Sen. Eric Brakey, co-chairman of the Health and Human Services Committee, said he believes Maine’s welfare programs are too generous and attract people who have used up their benefits in other states. He acknowledged that his proposal would likely face a court challenge if approved but said it’s a fight that the state needs to have.

“I think this is a situation where the courts have it wrong and if it’s something that has to be fought in court again, I think it’s a fight worth having because our welfare system is out of control,” Brakey, who’s from Auburn, said Tuesday. He will present his bill to the committee Wednesday.

Under the measure, applicants in the Temporary Assistance for Needy Families program, MaineCare, municipal General Assistance Program or food supplement program would have to prove they’ve been a legal Maine resident for at least 180 days.
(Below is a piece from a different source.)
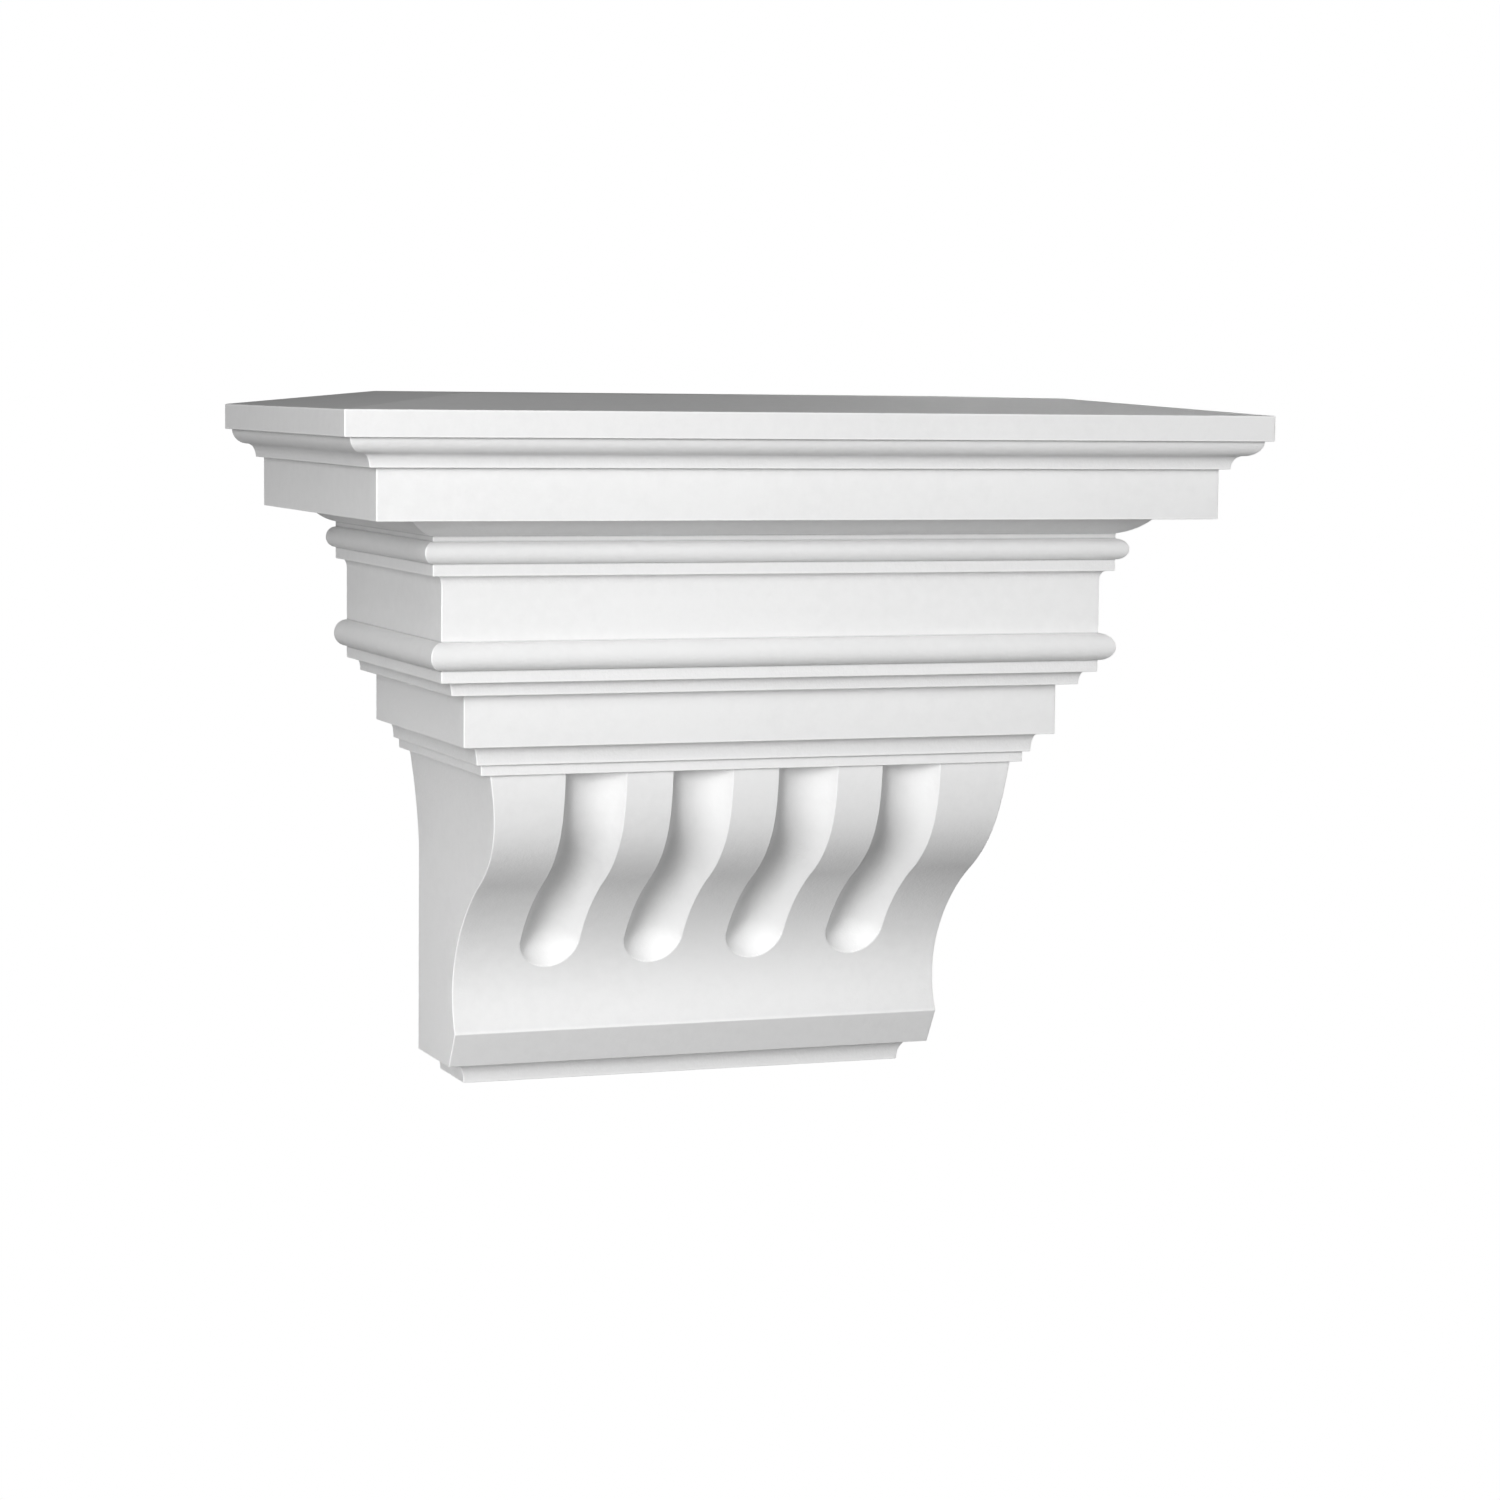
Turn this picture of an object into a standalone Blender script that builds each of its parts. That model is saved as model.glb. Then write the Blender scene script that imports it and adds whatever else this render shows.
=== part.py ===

A similar bill was defeated when Republicans held both the House and Senate in 2011.

Less than 1 percent — or 93 out of about 14,000 people — on the TANF program have moved to Maine in the last six months, said David Sorensen, spokesman for the Department of Health and Human Services. He said the department has no position on Brakey’s proposal.

The American Civil Liberties Union of Maine and Maine Equal Justice Partners — a group that advocates for and provides legal help to low-income families — say the Supreme Court has clearly shown that such a move is unconstitutional. Furthermore, advocates say, it’s bad public policy.

“Does it make a lot of sense to say that people can’t get help so that their situation deteriorates even more?” said Robyn Merrill, executive director of MEJP.

In a letter to former Department of Health and Human Services chief Brenda Harvey when lawmakers eyed a similar bill in 2010, Attorney General Janet Mills said it’s “well settled law” that states can’t “discriminate against recent arrivals” when it comes to providing basic necessities.

She pointed to a Supreme Court case in 1969 that struck down a one-year residency requirement in Connecticut, Pennsylvania and the District of Columbia because it restricted the right to travel and discriminated against new residents. Another case 30 years later affirmed that decision, she said.

The Supreme Court also rejected arguments the states made for the need for the restriction, including that it would provide predictability to their budgets, saying there’s “simply no basis for the claim that the one-year waiting requirement serves the purpose of making the welfare budget more predictable.”

The committee will also examine several other bills Wednesday that would make changes to the General Assistance Program. Among them are measures to put a nine-month time limit on benefits and increase penalties for people who inappropriately attempt to obtain benefits.